The Republican reaction to President Obama’s plans to rescue mortgagees from the ocean of debt came in huge wet gouts this week. The idea is to plant the trope that those helped would be models of the legendary undeserving poor and that bailing them out would constitute a huge injustice to the good, worthy mortgagees who didn’t find themselves out of work with an inflated mortgage crushing them. Just why someone would be advantaged by the house next to theirs being auctioned off in an emergency sale at a fraction of the original price or left vacant to fall into ruin or vandalism isn’t generally considered by the Republican water boys in the media. There’s not much to support that side of the argument. Of course it would cost the good, virtuous home owner a lot more in their houses value to have it next to a decaying shell than the relatively small amount Barack Obama’s plan will cost them. And, if they happen to have a major illness or lose their job, they’ll be the next in line for just that same program. The argument isn’t a difficult one to understand, though don’t hold your breath before you hear a member of the Washington Press Corps making it.

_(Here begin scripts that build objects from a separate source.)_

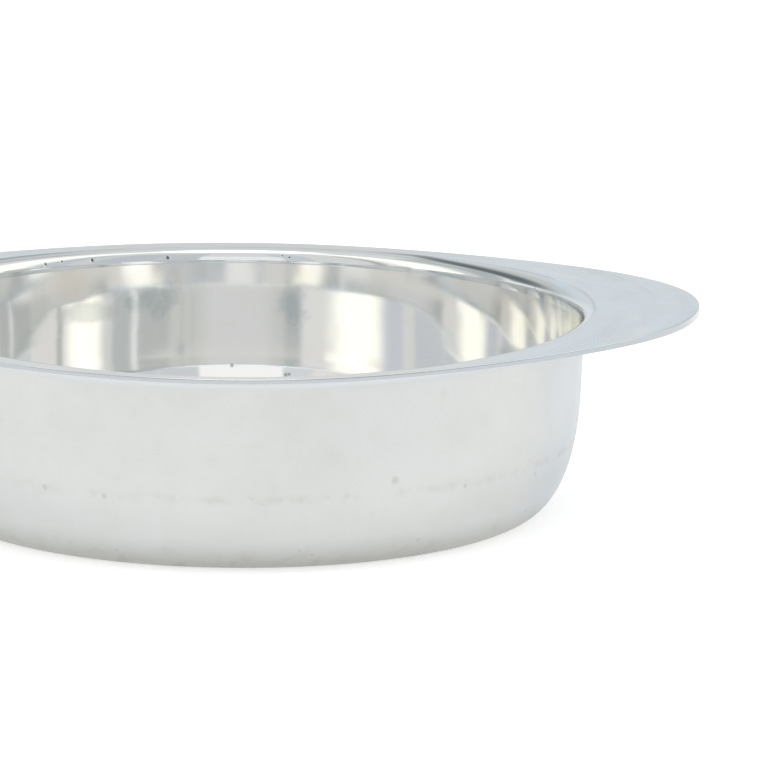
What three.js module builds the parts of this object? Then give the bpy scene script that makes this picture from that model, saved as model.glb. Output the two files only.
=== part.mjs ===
// Round silver-plated serving dish with a broad flange drawn out into two lug handles.
// Units are millimetres, +Z is up, X runs through the two handles.
// The dish stands on Z = 0 and its axis is the Z axis.

import * as THREE from 'three';

// Bowl
const bowl_radius = 120;           // outside of the wall, at the seam under the flange
const mouth_height = 69;           // top of the flange at the front and the back
const bowl_sheet = 1.1;            // thickness of the spun bowl
const wall_lean = 2;               // degrees that the wall leans in on its way down
const corner_reach = 17.5;         // width of the rounded lower corner
const corner_rise = 41.5;          // height of the rounded lower corner
const corner_power = 2.2;          // 2 is an elliptical corner, and more is a squarer one
const foot_land = 9;               // width of the flat ring that the dish stands on
const base_lift = 1.4;             // how far the middle of the base is pushed up
const base_lift_run = 7;           // width of the slope up to the lifted middle

// Flange
const flange_sheet = 1.1;          // thickness of the flange
const flange_land = 6.5;           // flat rim outside the throat, front and back
const handle_reach = 160;          // from the axis to the tip of a handle
const handle_taper = 5;            // a larger number makes the handles narrower
const handle_rise = 3;             // the tips stand this far above the front of the flange
const throat_radius = 5;           // rounding from the flange down into the bowl
const land_dip = 0.5;              // how far the land dips to the throat, front and back
const collar_depth = 0.8;          // straight collar below the rounding, down to the seam
const border_lip = 0.3;            // border turned down below the flange, front and back
const handle_border_lip = 1.8;     // the same along the handles
const border_round = 0.4;          // rounding of the top edge of the border
const border_root = 0.5;           // rounding inside the turned-down border
const rounding_share = 0.8;        // most of the border's depth that a rounding may take

// Steps round the dish and along the curves of the sections, and two limits of the maths
const turn_steps = 96;
const corner_steps = 9;
const lift_steps = 3;
const throat_steps = 6;
const border_steps = 3;
const land_steps = 3;
const sharpest_turn = 0.5;         // keeps the bowl's inside close to its outside at a sharp turn
const slant_step = 1e-4;           // radians, for measuring the slant of the flange's outline

// Sizes that follow from the ones above
const bore_radius = bowl_radius - bowl_sheet;
const seam_height = mouth_height - throat_radius - collar_depth;
const throat_start = bore_radius + throat_radius;
const flange_radius = throat_start + flange_land;
const collar_outside = bore_radius + flange_sheet;
const wall_slope = Math.tan(THREE.MathUtils.degToRad(wall_lean));
const foot_outside = bowl_radius - seam_height * wall_slope - corner_reach;
const foot_inside = foot_outside - foot_land;
const quarter_turn = Math.PI / 2;

const silver_bright = new THREE.MeshStandardMaterial({
  color: 0xd9d6ce, roughness: 0.12, metalness: 1,
});
const silver_satin = new THREE.MeshStandardMaterial({
  color: 0xccd3d9, roughness: 0.38, metalness: 1,
});

// Outside of the bowl from the seam down to the middle of the base, as radius and height.
// The wall keeps its lean all the way down, and the corner's curve is taken off it.
function bowlOutside() {
  const points = [new THREE.Vector2(bowl_radius, seam_height)];
  for (let i = 0; i <= corner_steps; i++) {
    const t = (i / corner_steps) * quarter_turn;
    const across = Math.pow(Math.max(0, Math.cos(t)), 2 / corner_power);
    const down = Math.pow(Math.sin(t), 2 / corner_power);
    const height = corner_rise * (1 - down);
    const wall = bowl_radius - (seam_height - height) * wall_slope;
    points.push(new THREE.Vector2(wall - corner_reach * (1 - across), height));
  }
  for (let i = 0; i <= lift_steps; i++) {
    const t = i / lift_steps;
    points.push(new THREE.Vector2(
      foot_inside - base_lift_run * t,
      base_lift * (1 - Math.cos(Math.PI * t)) / 2,
    ));
  }
  points.push(new THREE.Vector2(0, base_lift));
  return points;
}

// The same line moved inward by the sheet, square to itself at each point.
function bowlInside(outside) {
  const last = outside.length - 1;
  return outside.map((point, i) => {
    if (i === 0) return new THREE.Vector2(bore_radius, seam_height);
    if (i === last) return new THREE.Vector2(0, base_lift + bowl_sheet);
    const before = point.clone().sub(outside[i - 1]).normalize();
    const after = outside[i + 1].clone().sub(point).normalize();
    const along = before.clone().add(after).normalize();
    const stretch = 1 / Math.max(sharpest_turn, along.dot(after));
    return new THREE.Vector2(
      point.x + along.y * bowl_sheet * stretch,
      point.y - along.x * bowl_sheet * stretch,
    );
  });
}

function makeBowl() {
  const outside = bowlOutside();
  const inside = bowlInside(outside);
  const profile = [...outside.reverse(), ...inside];
  const geometry = new THREE.LatheGeometry(profile, turn_steps);
  geometry.rotateX(Math.PI / 2);
  const mesh = new THREE.Mesh(geometry, silver_bright);
  mesh.name = 'bowl';
  return mesh;
}

// How far a direction belongs to a handle: 0 at the front and back, 1 at the tips.
function handleShare(angle) {
  return Math.pow(Math.abs(Math.cos(angle)), handle_taper);
}

function flangeReach(angle) {
  return flange_radius + (handle_reach - flange_radius) * handleShare(angle);
}

// A radial cut crosses the outline at a slant, so sizes measured square to the outline
// grow by this factor along the cut.
function outlineSlant(angle) {
  const reach = flangeReach(angle);
  const before = flangeReach(angle - slant_step);
  const after = flangeReach(angle + slant_step);
  const change = (after - before) / (2 * slant_step);
  return Math.hypot(reach, change) / reach;
}

// Height of the flange's top: level at the front and back, rising to both tips.
function flangeTop(x) {
  return mouth_height + handle_rise * (x / handle_reach) ** 2;
}

// Points of an arc from one angle to another about a centre, as [radius, depth].
function arcPoints(centre_r, centre_z, reach_r, reach_z, from, to, steps) {
  const points = [];
  for (let i = 0; i <= steps; i++) {
    const t = from + (to - from) * (i / steps);
    points.push([centre_r + reach_r * Math.cos(t), centre_z + reach_z * Math.sin(t)]);
  }
  return points;
}

// How far the inner edge of the land lies below its outer edge.
function landDip(angle) {
  return land_dip * Math.sin(angle) ** 2;
}

// One radial section of the flange as a closed loop of [radius, depth below the top].
// It runs up the throat, out over the land, round the border and back underneath.
function flangeSection(angle) {
  const reach = flangeReach(angle);
  const slant = outlineSlant(angle);
  const share = handleShare(angle);
  const lip_depth = border_lip + (handle_border_lip - border_lip) * share;
  const drop = flange_sheet + lip_depth;
  const round = Math.min(border_round, rounding_share * drop);
  const root = Math.min(border_root, rounding_share * lip_depth);
  const lip = reach - flange_sheet * slant;
  const dip = landDip(angle);
  const throat_depth = throat_radius - dip;
  const under_throat = throat_radius - flange_sheet;
  const land_end = reach - round * slant;

  const top = arcPoints(throat_start, -throat_radius, throat_radius, throat_depth,
    2 * quarter_turn, quarter_turn, throat_steps);
  for (let i = 1; i < land_steps; i++) {
    const out = i / land_steps;
    top.push([throat_start + (land_end - throat_start) * out, -dip * (1 - out)]);
  }
  const edge = arcPoints(land_end, -round, round * slant, round, quarter_turn, 0, border_steps);
  const under_start = lip - root * slant;
  const under_edge = [
    [reach, -drop],
    [lip, -drop],
    [lip, -flange_sheet - root],
    [under_start, -flange_sheet],
  ];
  const under = [];
  for (let i = 1; i < land_steps; i++) {
    const inward = i / land_steps;
    under.push([under_start + (throat_start - under_start) * inward, -flange_sheet - dip * inward]);
  }
  const throat_under = arcPoints(throat_start, -throat_radius, under_throat, under_throat - dip,
    quarter_turn, 2 * quarter_turn, throat_steps);
  return [...top, ...edge, ...under_edge, ...under, ...throat_under];
}

function makeFlange() {
  const positions = [];
  let ring_size = 0;
  for (let i = 0; i < turn_steps; i++) {
    const angle = (i / turn_steps) * 2 * Math.PI;
    const cos = Math.cos(angle);
    const sin = Math.sin(angle);
    const section = flangeSection(angle);
    for (const [radius, depth] of section) {
      const x = radius * cos;
      positions.push(x, radius * sin, flangeTop(x) + depth);
    }
    positions.push(bore_radius * cos, bore_radius * sin, seam_height);
    positions.push(collar_outside * cos, collar_outside * sin, seam_height);
    ring_size = section.length + 2;
  }
  // The loop's order: the section, then the outer and the inner edge of the seam.
  const order = [];
  for (let j = 0; j < ring_size - 2; j++) order.push(j);
  order.push(ring_size - 1, ring_size - 2);
  const index = [];
  for (let i = 0; i < turn_steps; i++) {
    const here = i * ring_size;
    const next = ((i + 1) % turn_steps) * ring_size;
    for (let j = 0; j < ring_size; j++) {
      const a = order[j];
      const b = order[(j + 1) % ring_size];
      index.push(here + a, here + b, next + b);
      index.push(here + a, next + b, next + a);
    }
  }
  const geometry = new THREE.BufferGeometry();
  geometry.setAttribute('position', new THREE.Float32BufferAttribute(positions, 3));
  geometry.setIndex(index);
  geometry.computeVertexNormals();
  const mesh = new THREE.Mesh(geometry, silver_satin);
  mesh.name = 'handle_flange';
  return mesh;
}

const dish = new THREE.Group();
dish.name = 'vegetable_dish';
dish.add(makeBowl());
dish.add(makeFlange());

export default dish;
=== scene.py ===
import math

import bpy
import numpy as np
from mathutils import Matrix, Vector


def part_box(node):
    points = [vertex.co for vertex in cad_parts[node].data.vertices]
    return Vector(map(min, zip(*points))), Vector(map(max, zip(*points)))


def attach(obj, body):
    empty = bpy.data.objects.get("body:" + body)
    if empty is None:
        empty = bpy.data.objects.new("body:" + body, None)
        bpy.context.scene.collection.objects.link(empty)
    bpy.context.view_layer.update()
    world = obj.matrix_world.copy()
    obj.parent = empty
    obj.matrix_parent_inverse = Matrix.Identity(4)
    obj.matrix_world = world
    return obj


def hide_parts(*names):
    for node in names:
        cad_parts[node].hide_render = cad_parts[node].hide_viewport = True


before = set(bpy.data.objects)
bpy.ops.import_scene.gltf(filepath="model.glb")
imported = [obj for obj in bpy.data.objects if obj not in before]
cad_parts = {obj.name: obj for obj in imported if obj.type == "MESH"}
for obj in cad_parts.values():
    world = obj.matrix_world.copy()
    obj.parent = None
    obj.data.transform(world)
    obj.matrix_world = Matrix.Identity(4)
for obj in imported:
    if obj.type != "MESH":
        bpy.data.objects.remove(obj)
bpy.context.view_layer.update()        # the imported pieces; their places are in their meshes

# The bowl
# One disc of nickel silver, spun over a chuck: walls that lean in a little on their way
# down, a rounded lower corner, a flat ring to stand on and a base pushed up inside it so
# that it can't rock. It is plated all over, bright inside and rubbed to a satin outside.
mm = 0.001
bowl_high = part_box("bowl")[1]
bowl_radius = bowl_high.x
seam_height = bowl_high.z
bowl_sheet = 1.1 * mm
wall_lean = 2            # degrees that the wall leans in on its way down
wall_slope = math.tan(math.radians(wall_lean))
corner_reach = 17.5 * mm
corner_rise = 41.5 * mm
corner_power = 2.2       # 2 is an elliptical corner, and more is a squarer one
foot_land = 9 * mm
base_lift = 1.4 * mm
base_lift_run = 7 * mm
bore_radius = bowl_radius - bowl_sheet
foot_outside = bowl_radius - seam_height * wall_slope - corner_reach
foot_inside = foot_outside - foot_land

# How finely the dish is cut: directions round it, and rings of points down the bowl's wall,
# its corner, the ring that it stands on, the slope inside that and the lifted base
turns = 384
angles = np.arange(turns) * 2 * math.pi / turns
wall_rings = 18
corner_rings = 45
land_rings = 6
slope_rings = 11
base_rings = 14
sharp_edge = math.radians(32)

# Dents that a century of use leaves: where round the bowl, in degrees from the handle at +X
# towards the back, and how high, how wide and how deep, in millimetres
dents = [
    (103, 50, 5, 0.010),
    (82, 46, 6, 0.010),
    (237, 27, 6, 0.02),
    (296, 33, 5, 0.045),
    (306, 31, 6, 0.02),
    (262, 38, 12, 0.02),
    (270, 12, 6, 0.03),
    (205, 30, 9, 0.02),
    (12, 22, 8, 0.02),
    (72.5, 38.5, 5, 0.03),
    (121, 50, 6, 0.03),
]
# How the wall is out of round at the seam: depth in millimetres, lobes and their start
lobes = ((0.04, 2, 0.6), (0.02, 3, 2.0))
# Rings that spinning leaves: depth, radians for each millimetre of height, and their twist
spinning_rings = ((0.002, 0.55, 0), (0.001, 1.3, 4))
true_run = 6 * mm        # over this much above and below, the wall comes back to its true line


def out_of_round(angle, height):
    """How far hand work has moved the wall outward at a point, in metres."""
    degrees = np.degrees(angle)
    level = height / mm
    shift = sum(depth * np.cos(number * angle + start) for depth, number, start in lobes)
    shift = shift * height / seam_height
    shift = shift + sum(depth * np.sin(level * rate + twist * angle)
                        for depth, rate, twist in spinning_rings)
    for middle, rise, width, depth in dents:
        along = np.radians((degrees - middle + 180) % 360 - 180) * bowl_radius / mm
        above = level - rise
        shift = shift - depth * np.exp(-(along**2 + above**2) / (2 * (width / 2) ** 2))
    keep = np.clip(height / true_run, 0, 1) * np.clip((seam_height - height) / true_run, 0, 1)
    return shift * keep * mm


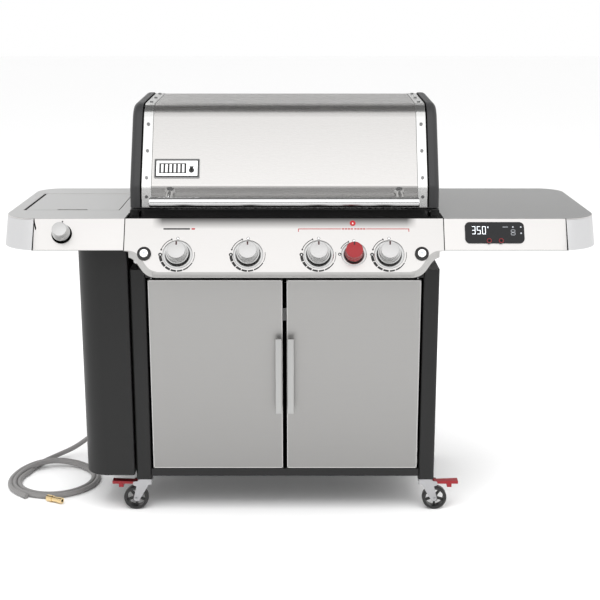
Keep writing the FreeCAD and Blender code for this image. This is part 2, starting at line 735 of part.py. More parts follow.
def side_burner_lid():
    left, right, front, back = burner_opening()
    plate = rounded_block(left, right, front, back, table_height - table_sheet, table_height, 4.0)
    skirt = block(left + 3.0, right - 3.0, front + 3.0, back - 3.0, table_height - 12.0, table_height - 2.0)
    skirt = skirt.cut(block(left + 5.0, right - 5.0, front + 5.0, back - 5.0, table_height - 13.0,
                            table_height - table_sheet))
    body = fuse([plate, skirt])
    finger = rounded_block(left + 93.0, left + 185.0, front - 10.0, front + 9.0, table_height - 13.0,
                           table_height + 1.0, 6.0)
    body = body.cut(finger)
    barrels = []
    for side in (-1, 1):
        x = (left + right) / 2 + side * (burner_lid_width / 2 - 30.0)
        y, z = burner_hinge()
        barrel = rod((x - 16.0, y, z), (1, 0, 0), 3.2, 32.0)
        web = block(x - 16.0, x + 16.0, back - 4.0, y, z, z + 3.0)
        bore = rod((x - 21.0, y, z), (1, 0, 0), 1.5 + hinge_clearance, 42.0)
        barrels.append(fuse([barrel, web]).cut(bore))
    clear = group([rod(((left + right) / 2 + side * (burner_lid_width / 2 - 30.0) - 22.0, *burner_hinge()),
                       (1, 0, 0), 3.0, 44.0) for side in (-1, 1)])
    return fuse([body.cut(clear)] + barrels)


def display_places():
    left = panel_right + display_margin
    return left, left + display_width, display_slant, display_slant + display_height


def display_housing():
    left, right, top, bottom = display_places()
    cx, cs = (left + right) / 2, (top + bottom) / 2
    w, h = display_width / 2, display_height / 2
    body = rounded_block(-w, w, -h, h, 0.0, 4.0, 14.0)
    body = round_edges(body, 1.2, lambda e: e.BoundBox.ZMin > 3.9)
    jacks = []
    for offset in (-17.4, 17.4):
        jack = Part.makeCylinder(7.5, 6.0, V(offset, -h + 6.0, 0)).cut(
            Part.makeCylinder(2.5, 8.0, V(offset, -h + 6.0, 1.0)))
        jacks.append(jack)
    sockets = group([Part.makeCylinder(7.5, 8.0, V(offset, -h + 6.0, -1.0)) for offset in (-17.4, 17.4)])
    body = body.cut(sockets)
    return group([on_fascia(body, cx, cs), on_fascia(group(jacks), cx, cs)])


# ---- Lid ----------------------------------------------------------------------------------------
def lid_outline(inset):
    """Side profile of the lid as (Y, Z) points with corner radii, drawn inwards by inset."""
    points = [(lid_y, lid_bottom), (lid_y + 7.0, lid_bottom + lid_kink_rise),
              (lid_y + lid_brow_back, lid_top - lid_brow_drop), (lid_back - 12.0, lid_top),
              (lid_back, hinge_z + 24.0), (lid_back - 50.0, hinge_z + 24.0), (lid_back - 50.0, lid_bottom)]
    radii = [0.0, 30.0, brow_radius, 48.0, 0.0, 0.0, 0.0]
    return offset_points(points, inset), [max(r - inset, 0.0) if r else 0.0 for r in radii]


def offset_points(points, inset):
    """Move every side of a polygon inwards; the points run clockwise seen from +X."""
    result = []
    count = len(points)
    for i in range(count):
        (ax, ay), (bx, by), (cx, cy) = points[i - 1], points[i], points[(i + 1) % count]
        lines = []
        for (px, py), (qx, qy) in (((ax, ay), (bx, by)), ((bx, by), (cx, cy))):
            length = math.hypot(qx - px, qy - py)
            nx, ny = (qy - py) / length, -(qx - px) / length
            lines.append((nx, ny, nx * px + ny * py + inset))
        (a1, b1, c1), (a2, b2, c2) = lines
        det = a1 * b2 - a2 * b1
        result.append(((c1 * b2 - c2 * b1) / det, (a1 * c2 - a2 * c1) / det))
    return result


def lid_prism(x0, x1, inset):
    points, radii = lid_outline(inset)
    return prism([(x0, y, z) for y, z in points], radii, (x1 - x0, 0, 0))


def lid_hollow(x0, x1, wall):
    """Inside of a lid shell of the given wall, open underneath."""
    inner = lid_prism(x0, x1, wall)
    mouth = block(x0, x1, lid_y + wall + 1.0, lid_back - 50.0 + wall, lid_bottom - 10.0, lid_bottom + wall + 1.0)
    step = block(x0, x1, lid_back - 50.0 - wall - 1.0, lid_back - wall, hinge_z + 10.0, hinge_z + 26.0 + wall)
    rear = block(x0, x1, lid_back - 52.0 - wall, lid_back - 49.0, lid_bottom - 10.0, hinge_z + 26.0 + wall)
    return fuse([inner, mouth, step, rear])


def lid_skin():
    x0, x1 = body_x - skin_half - lid_cap_gap, body_x + skin_half + lid_cap_gap
    return lid_prism(x0, x1, 0.0).cut(lid_hollow(x0 - 1.0, x1 + 1.0, lid_sheet))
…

What’s most interesting to me is what this shows about how the conservative mind works. Envy is a pretty low emotion, generally considered a serious sin in traditional morality. It can’t be felt without some degree of coveting another’s goods or position. And in the absence of the sin of covetousness, it merely wishes bad things to happen to others, just for the sake of meanness. Envy is inherently bad spirited. It is often a destructive emotion that hides during development. Watchfully looking jealously as something good happens to someone else, exaggerating or inventing reasons that person isn’t deserving of that good. Steadily inventing some illegitimate, secret means that their neighbor gamed the system or stole something outright. It doesn’t have to be grounded in evidence or reality.
In my town there is a family of the clearly undeserving poor. While I’ve known a few of the family to be rather nice, most of them are not. The nice ones are saddled with the reputation of their relatives, most of them have been unable to escape damage due to that disability. This family, several generations of them, live in a hovel that the police get called to once in a while. A number of those who live there are alcoholics and drug users. I won’t go on with the details. You know families like that yourself. A number of years ago, their neighbors saw that there were some improvements made to their place, a roof, siding, as I recall even some addition put on. It was immediately spread around town that they’d gotten some kind of general assistance to do it, that ‘the taxpayers’ were subsidizing their modestly improved lifestyle. It was even brought up in a Selectmen’s meeting. One of the Selectmen who is a friend of mine took it on himself to do what no one had, he asked the family how they’d financed the project. They had paid for it with their own money. The town clerk had told the people at the meeting that no money had been given to the family to make the improvements, but that there was no program in place they could have taken advantage of. Yet, to this day, the urban legend of how this family of famously undeserving poor people had gotten “taxpayer money” to fix up their wretched house.
But you don’t have to be improvident to suffer the same prejudice. With the constant practice it gets, that kind of envy is a too common part of community life.
The conservative mind set is intrinsically infested with envy and resentment. Disdain for those in need, even those who are in need through no discernible fault of their own, is endemic to conservatism. That is why even before President Obama had released the broad outlines of his plans to stem massive homelessness, the Republicans and their media started nourishing the evil seed of envy in the minds of those susceptible to this form of irrationality. It’s worked for them, Ronald Reagan won office largely on his lies about “welfare queens” and “strapping bucks” on some form of welfare. When someone is talking about the moral principles of conservatism, no one should forget the place that appealing to an emotion as base as envy plays in those.
What we are seeing in the Republican and the media attempts to scuttle mortgage relief is a good opportunity for us to see how, far from being a movement with real morals or even the reason that “enlightened” self-interest brings, modern conservatism is a pretty awful ideology.